Original recipe is dated December 19, 1942

I believe "1 pk Ripe Tomatoes" means "1 peck Ripe tomatoes". 1 Peck = is 1/ 4 bushel or 2 gallons, dry measure. The number of tomatoes will depend on their size but will weigh approximately 12 - 15 lbs.

White mustard seeds are the same thing as yellow mustard seeds. They are a light tan in color.

*The recipe has no information beyond “Pour into hot jars”. Pouring your food into hot jars and allowing the jars to seal on their own with no type of processing is call the “Open Kettle Method”. This method is no longer considered safe. Please refer to the National Center for Home Food Preservation website at http://nchfp.uga.edu for the latest information on safe canning recipes, methods and procedures.

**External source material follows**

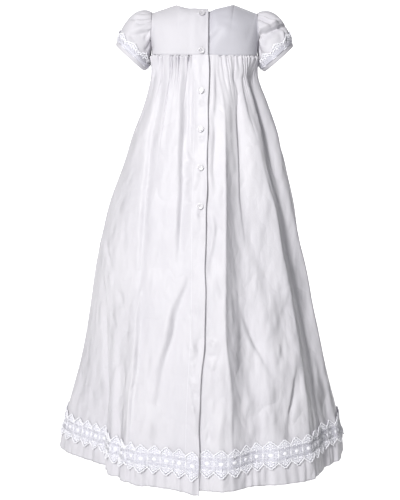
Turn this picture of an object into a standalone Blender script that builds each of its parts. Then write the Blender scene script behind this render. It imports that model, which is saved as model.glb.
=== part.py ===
"""Christening gown of white satin, filled out as if worn, with nobody in it.

The back shows towards -Y, the front towards +Y and the wearer's left is -X.
The origin lies midway between the two neck points of the shoulders, where
the wearer's shoulders carry the gown. Lengths are metres, angles degrees.
"""
import math
from collections import namedtuple

import bmesh
import bpy
import numpy as np

# Cloth and the seams between pieces
CLOTH = 0.0012
LACE_CLOTH = 0.0010
SEAM_GAP = 0.0003
LAP_LIFT = 0.0020
LAP_START, LAP_RAMP, LAP_LAG = 0.016, 0.013, 0.050
LACE_LIFT = 0.0005
NORMAL_STEP, SHARE_STEP = 1e-4, 1e-3

# Heights
WAIST_Z = -0.088
SKIRT_LENGTH = 0.768
CENTRE_DIP = 0.008
CENTRE_DIP_WIDTH, CENTRE_DIP_START = 0.045, 0.60
SEAM_HOLD = 0.030

# Bodice
NECK_HALF = 0.053
BACK_NECK_DEPTH, BACK_NECK_DROP = 0.035, 0.0095
FRONT_NECK_DEPTH, FRONT_NECK_DROP = 0.047, 0.036
SHOULDER_TIP = (0.096, 0.0, -0.0145)
ARMHOLE_X, ARMHOLE_LEAN = 0.097, 0.001
ARMHOLE_Z, ARMHOLE_HALF_HEIGHT, ARMHOLE_HALF_DEPTH = -0.04475, 0.03025, 0.031
ARMHOLE_END, SHOULDER_END = 0.42, 0.68
HALF_ARC = 0.140
COLUMN_SHARES = (0.42, 0.22, 0.36)
LAST_RISE, ROW_POWER = 0.985, 0.9
BODICE_COLUMNS_BACK, BODICE_COLUMNS_FRONT, BODICE_ROWS = 18, 36, 6

# Sleeves
CUFF_X, CUFF_Z = 0.1378, -0.0957
CUFF_HALF, CUFF_HALF_DEPTH = 0.035, 0.036
CUFF_UP = (0.742, 0.670)
ARM_OUT = (0.670, -0.742)
SLEEVE_GATHERS, SLEEVE_ROWS = 16, 8
SLEEVE_GATHER, SLEEVE_GATHER_END = 0.0011, 0.7
HEAD_OUT, HEAD_SIDE, HEAD_UP, HEAD_DOWN = 0.92, 0.40, 0.42, 0.45
HEAD_REACH, CUFF_REACH, CUFF_PUFF = (0.010, 0.030), (0.010, 0.018), (0.005, 0.009)
CUFF_PUFF_SIDE = 1.1
LOOP_BLEND = 0.10
SLEEVE_SCALLOPS = 9
SLEEVE_LACE_LIFT = 0.0008
SCALLOP_SHAPE = (0.0, 0.6, 1.0, 0.6)
SLEEVE_LACE_TIP, SLEEVE_LACE_VALLEY, SLEEVE_LACE_LOW = 0.027, 0.020, 0.008

# Skirt
GATHER = 0.0013
GATHER_FADE = 0.060
PLAIN_STRIP, PLAIN_BLEND = 0.019, 0.008
GATHERS_BACK, GATHERS_FRONT = 20, 38
GATHER_DROPS = (SEAM_GAP / 2, 0.016, 0.045)
PLAIN_DROPS = (0.080, 0.125, 0.175, 0.230, 0.290, 0.355, 0.420, 0.490,
               0.560, 0.625, 0.688, 0.715, 0.742)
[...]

CAUTION: This is a vintage canning recipe. Canning methods and procedures are continuously being updated as new foods are tested and safer methods are developed. The methods and procedures in this recipe may be very outdated. Following unsafe canning practices can result in food spoilage, mold and the growth of the bacterium Clostridium botulinum which can cause botulism—a deadly form of food poisoning. I urge you to visit the National Center for Home Food Preservation website (http://nchfp.uga.edu/) for the most updated safety information for food preservation. Compare this recipe to their safe, tested recipes and make adjustments as necessary to ensure you are canning a safe product for your family.